- Data extract -
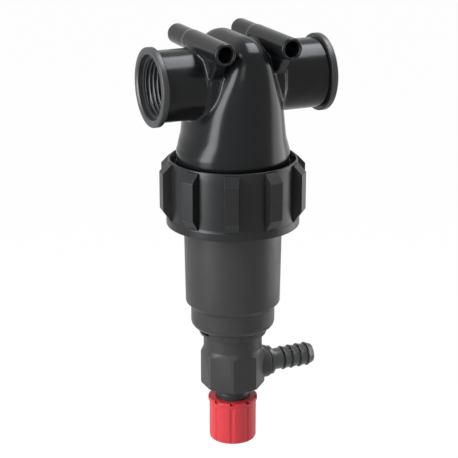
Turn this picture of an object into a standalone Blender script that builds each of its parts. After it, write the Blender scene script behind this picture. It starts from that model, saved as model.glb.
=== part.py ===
"""Inline strainer with a screwed bowl, a filter cartridge and a bayonet drain valve.

Frame: X along the port axis, Y along the mounting tubes, Z up along the bowl's axis.
The origin is where the port axis crosses the bowl's axis. Lengths are in metres.
"""
import math

import bmesh
import bpy
from mathutils import Matrix, Vector

MM = 0.001

# Fits, cuts and facets
CLEARANCE = 0.3 * MM
OVERRUN = 2.0 * MM
MERGE = 0.02 * MM
ROUND_STEPS = 32
FINE_STEPS = 16
KNOB_STEPS = 36
SEAL_SIDES = 6

# The real head is one moulding; its ports, tubes, skirt and spigot are pieces of their own here.
# Head: ports
BARREL_RADIUS = 19.4 * MM
FLANGE_RADIUS = 21.5 * MM
FLANGE_THICKNESS = 3.7 * MM
FLANGE_CHAMFER = 0.6 * MM
INLET_REACH = 49.0 * MM
OUTLET_REACH = 53.5 * MM
PORT_THREAD_RADIUS = 15.6 * MM
PORT_THREAD_DEPTH = 20.0 * MM
PORT_RECESS_RADIUS = 17.6 * MM
PORT_RECESS_DEPTH = 3.3 * MM
PORT_BORE_RADIUS = 11.0 * MM

# Head: column that narrows into a hood, and the hub between the ports
COLUMN_RADIUS = 31.3 * MM
HOOD_FOOT_DROP = 38.0 * MM
HOOD_TOP_HEIGHT = 26.2 * MM
HUB_RADIUS = 20.7 * MM
HUB_HALF_WIDTH = 22.6 * MM
WALL = 3.4 * MM
CHAMBER_ROOF_RADIUS = 20.0 * MM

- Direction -
Only the lines from the beginning of the material above through the line with "SEAL_SIDES = 6" are wanted; extract them exactly.

- Solved exercise -
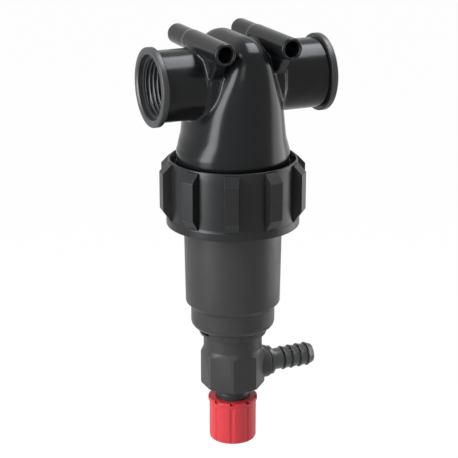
Turn this picture of an object into a standalone Blender script that builds each of its parts. After it, write the Blender scene script behind this picture. It starts from that model, saved as model.glb.
=== part.py ===
"""Inline strainer with a screwed bowl, a filter cartridge and a bayonet drain valve.

Frame: X along the port axis, Y along the mounting tubes, Z up along the bowl's axis.
The origin is where the port axis crosses the bowl's axis. Lengths are in metres.
"""
import math

import bmesh
import bpy
from mathutils import Matrix, Vector

MM = 0.001

# Fits, cuts and facets
CLEARANCE = 0.3 * MM
OVERRUN = 2.0 * MM
MERGE = 0.02 * MM
ROUND_STEPS = 32
FINE_STEPS = 16
KNOB_STEPS = 36
SEAL_SIDES = 6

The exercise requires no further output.